Adventures in Humility

News, Views, and Chews on spiritual issues.

Saturday, September 03, 2005

Smart guys

Sometimes I feel humbled by the people whose association I am madly running after. Devotees like Madhava, Jagat, Advaita, Braja, etc., they all know so much about Gaudiya siddhanta and I feel so small in front of them with my meagre knowledge. Madhava has spent a lot of time studying shastras and still does, and so does Jagat. Advaita practically knows all of the Bhagavatam by heart and Braja SELLS BOOKS on the Net so does a lot of reading too.

Maybe it is a good thing to feel small, trinad api sunicena and all that. In the past I have been praised as highly knowledgeable and so on. Some friends of mine who are initiated in ISKCON openly admit that I know more siddhanta than them. I feel strange when people praise me, I don't really like it. Maybe I do secretly, or rather my ego loves it, but I feel that there is an overriding current of thought in my mind that allows me to remember that a big ego will never impress Mahaprabhu and He will always find some way to make me level with the straw in the street.

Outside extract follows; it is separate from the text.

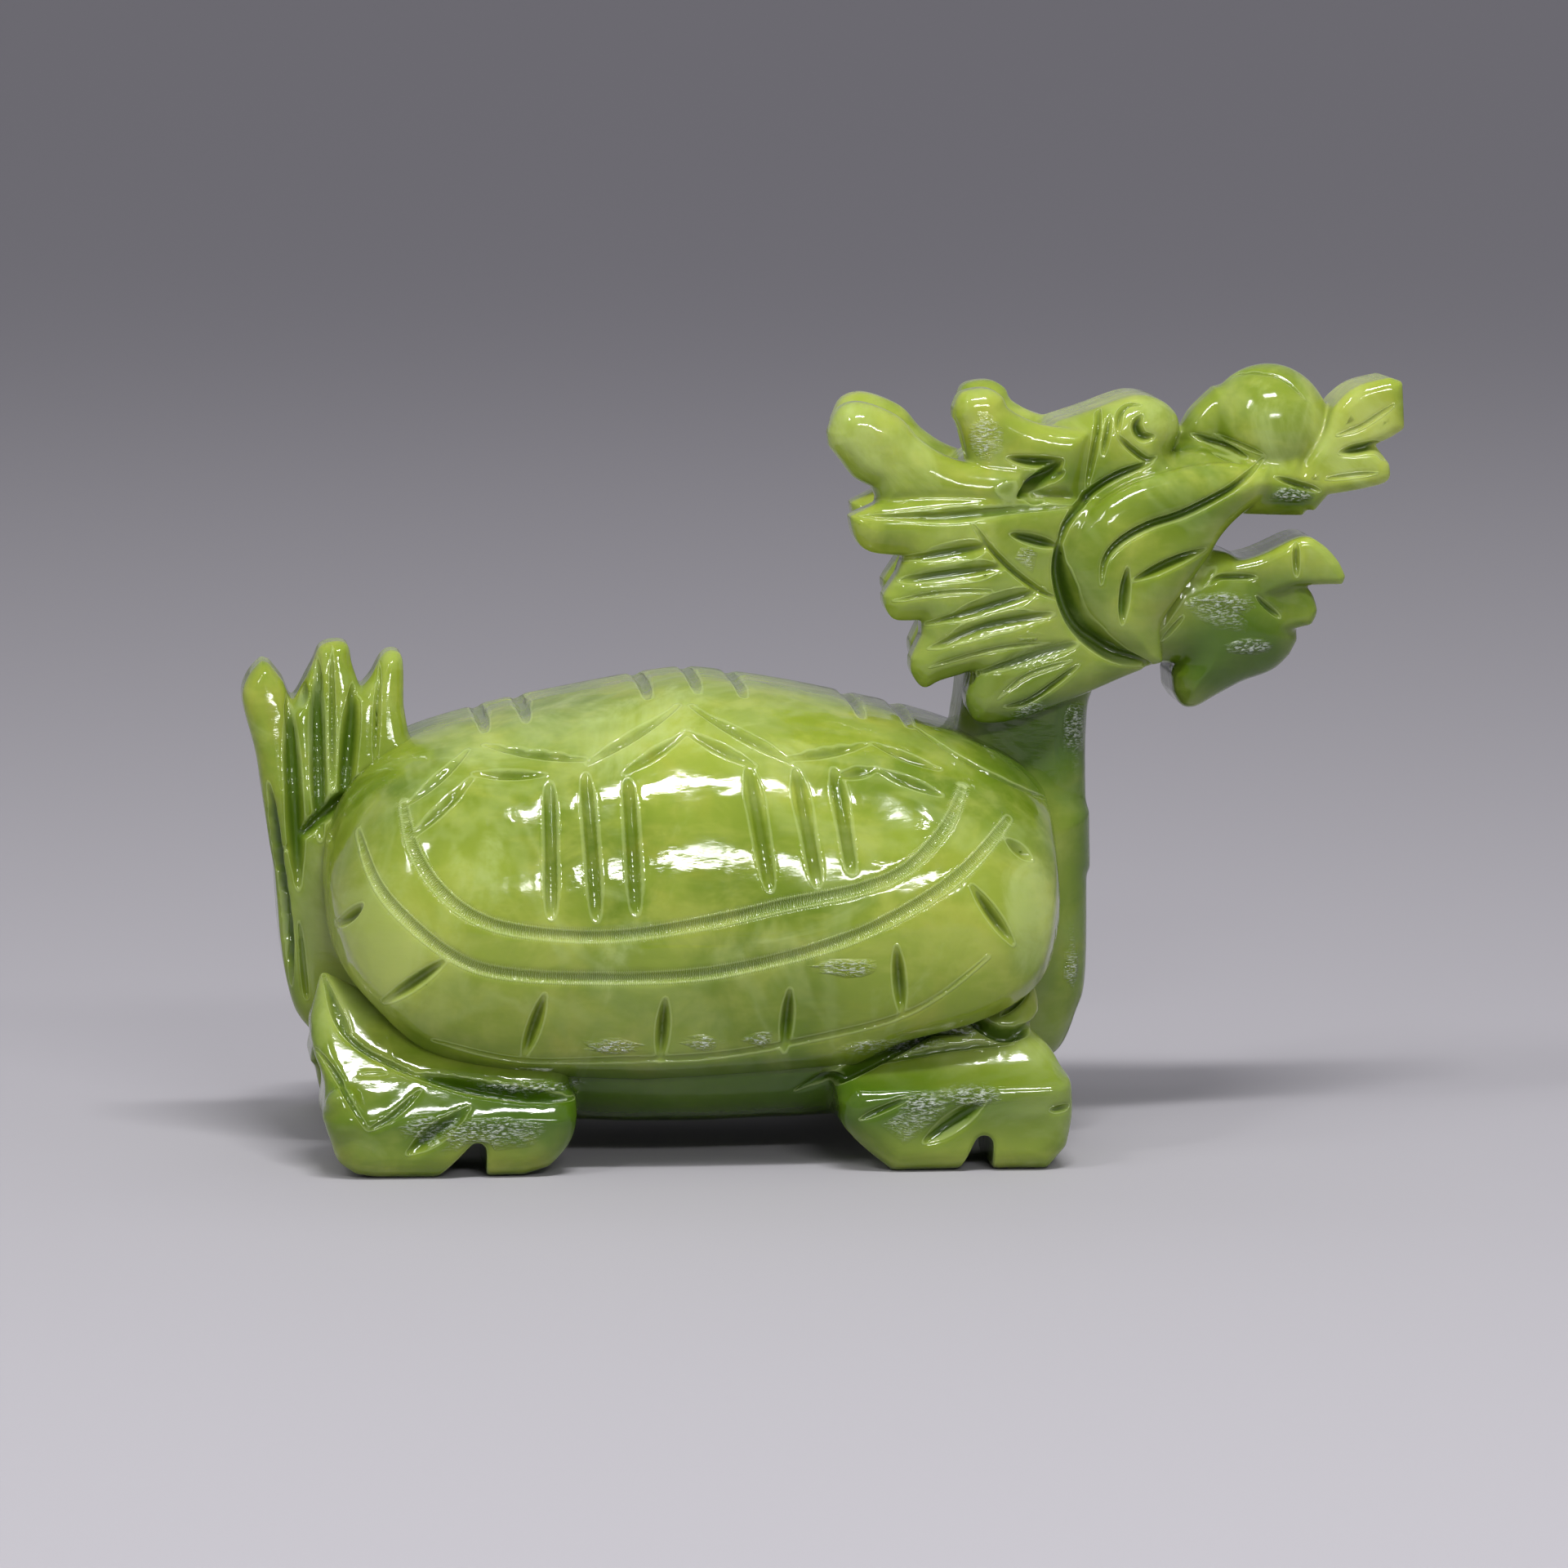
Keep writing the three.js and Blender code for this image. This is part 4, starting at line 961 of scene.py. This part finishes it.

So when I meet such Gaudiyas whose knowledge of siddhanta is stunning, I like it and I like associating with them. There is a LOT that I can say about sat-sanga and it's various benefits, but for now I can just say that the sanga of such bhaktas is so great that it always impels you to learn more. The very association of a 'higher' grade bhakta inspires you to reach for greater heights too. That can only be a good thing, to reach higher.

Today I attended the Janmastami Volunteer's Party, which is an event that Bhaktivedanta Manor holds as a way of saying "thank you" to all the volunteers who helped out over the Janmastami festival. Pretty cool. Apparently over 65,000 people attended this year, and that was just one of the many other impressive statistics. Radhanatha Swami was there and he gave a nice lecture. In between the speeches and the kirtans and the movies and the drama skits, my mind couldn't help wandering into the realms of siddhanta. Bhagadatta das sat next to me; he is one of the really good conscientous devotees who actually care about you and will go out of his way to make you feel comfortable. He is also the temple commander which I like. It is always nic when there is a good person who wields power. A real Rajarishi, you can say.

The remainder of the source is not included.